Reinventing textbooks and the classroom itself, Apple unleashed iBooks 2, an updated iPhone and iPad app that enables highly interactive digital textbooks. The company also announced a new textbook section in the its iBookstore.
At an education event at New York City’s Guggenheim Museum, Apple demonstrated how the new app goes beyond text to include educational movies, multitouch capabilities and support other interactive features such as 3D cell models.
Other features include a built-in glossary, easily accessible index links, and Q&A sections at the end of chapters that go beyond text to become visually interactive. The multitouch features make it easy to highlight and take notes in the margins, so high schoolers can mark up their books without paying for it at the end of the year. The notes can be viewed in one spot, saving students the late night study scramble.
Apple is currently working with Pearson, McGraw Hill, and Houghton Mifflin Harcourt, which produce 90 percent of the textbooks in the US. It’s also opened the doors to the educational community for its contributions with the iBooks Author, which allows individuals to create iBooks without any programming knowledge. The books can even be viewed while in production through the iPad. Ibooks Author can also be used with Javascript and HTML-5 for the more technically inclined.

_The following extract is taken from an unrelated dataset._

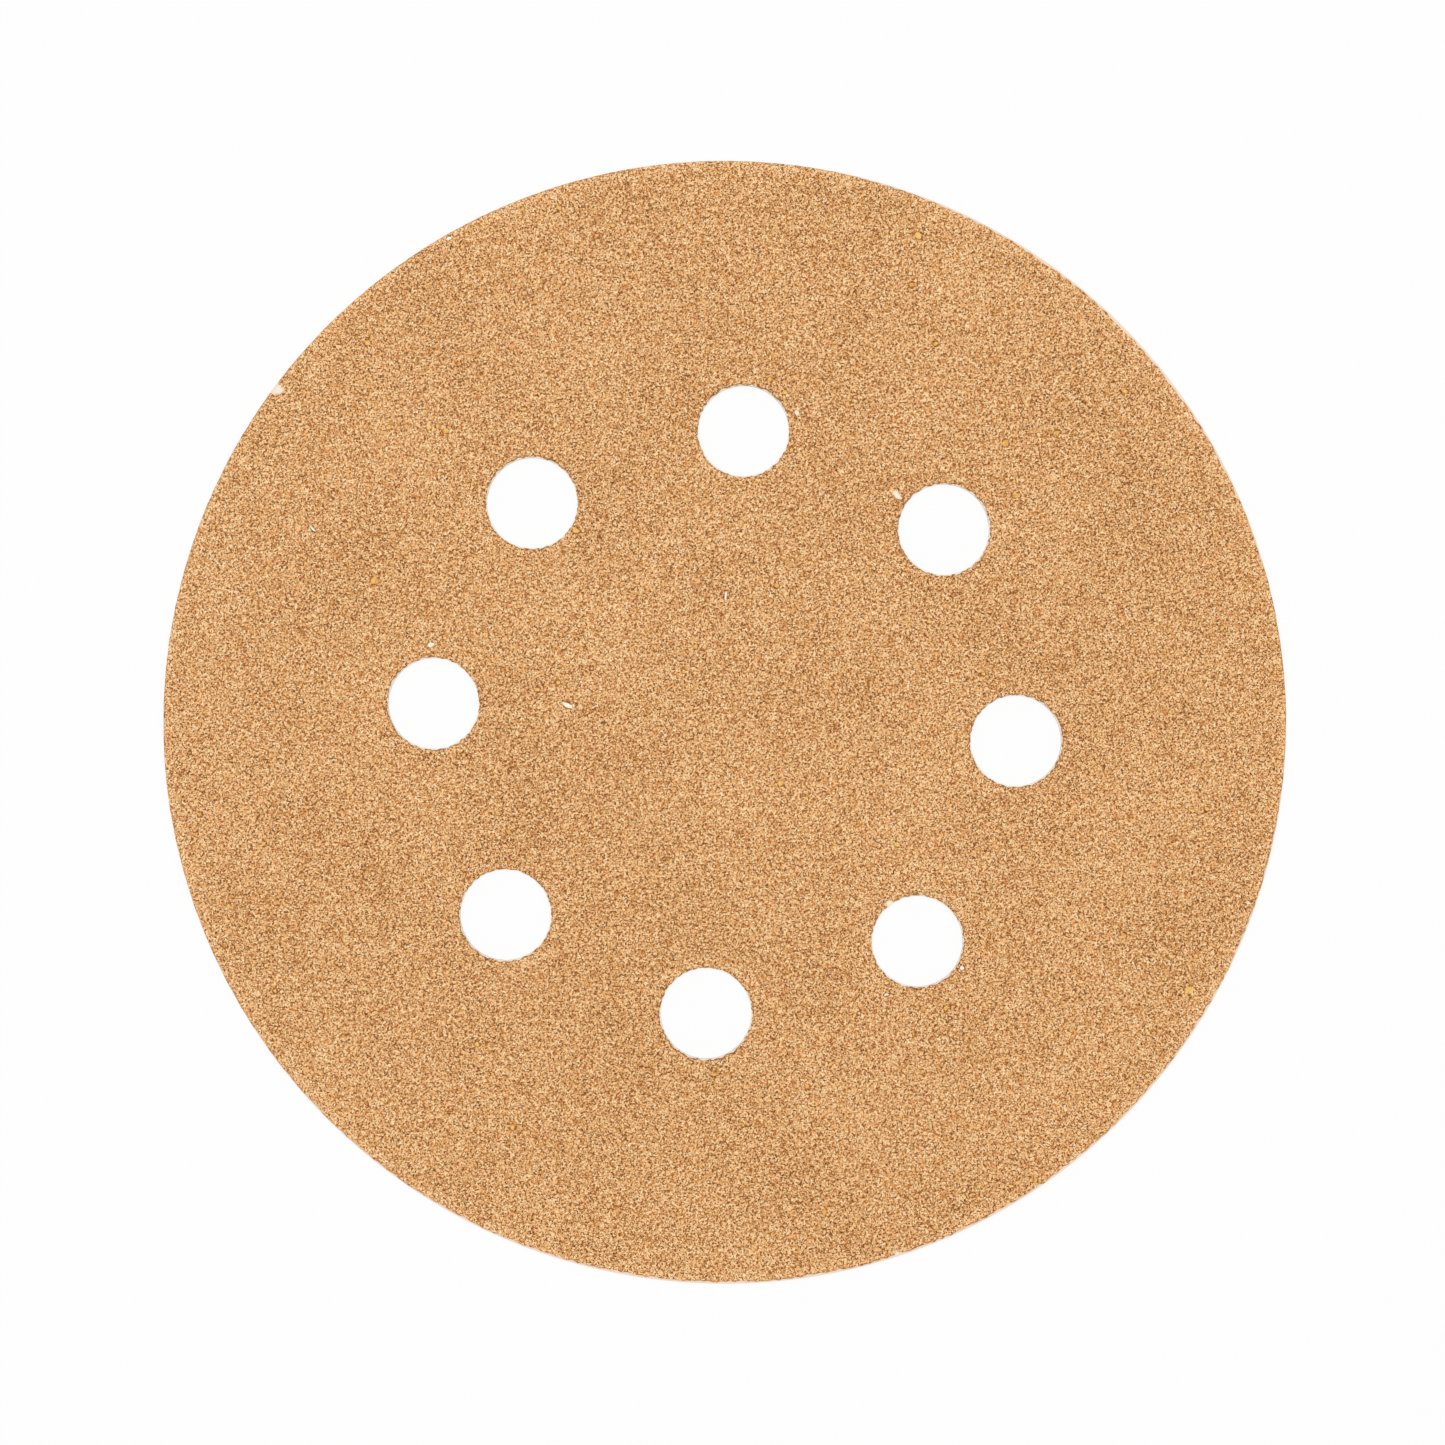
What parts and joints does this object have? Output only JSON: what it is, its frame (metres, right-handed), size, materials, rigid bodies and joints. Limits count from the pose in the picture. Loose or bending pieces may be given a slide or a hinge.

One catch is that Apple retains licensing rights to material created using iBooks Author under its End User Agreement, allowing the books only to be sold through iTunes.
Apple also announced the new iTunes U which allows students to download lectures and other materials through iTunes. The service so far has had over 700 million downloads, according to Apple. Over 100 courses by participating colleges have been created through iTunes U.
The catch to Apple’s new educational approach is cost. While college students will be able to skip hundreds of dollars in textbooks they’ll simply sell back for beer money at the end of the semester, they’ll still need to invest in an iPad, a significant expense for anybody waiting tables to make ends meet. The cost factor poses an even bigger wall to high school students mowing lawns for pizza money, or school systems on strapped budgets. At the same time, the cost savings from automatic textbooks could help offset the investment over time. While more and more schools are providing laptops for students, it’s yet another expense for districts that can barely afford to pay the teachers they already have.
Education still isn’t free, but now its updatable, searchable and ready for nature videos at the drop of an app.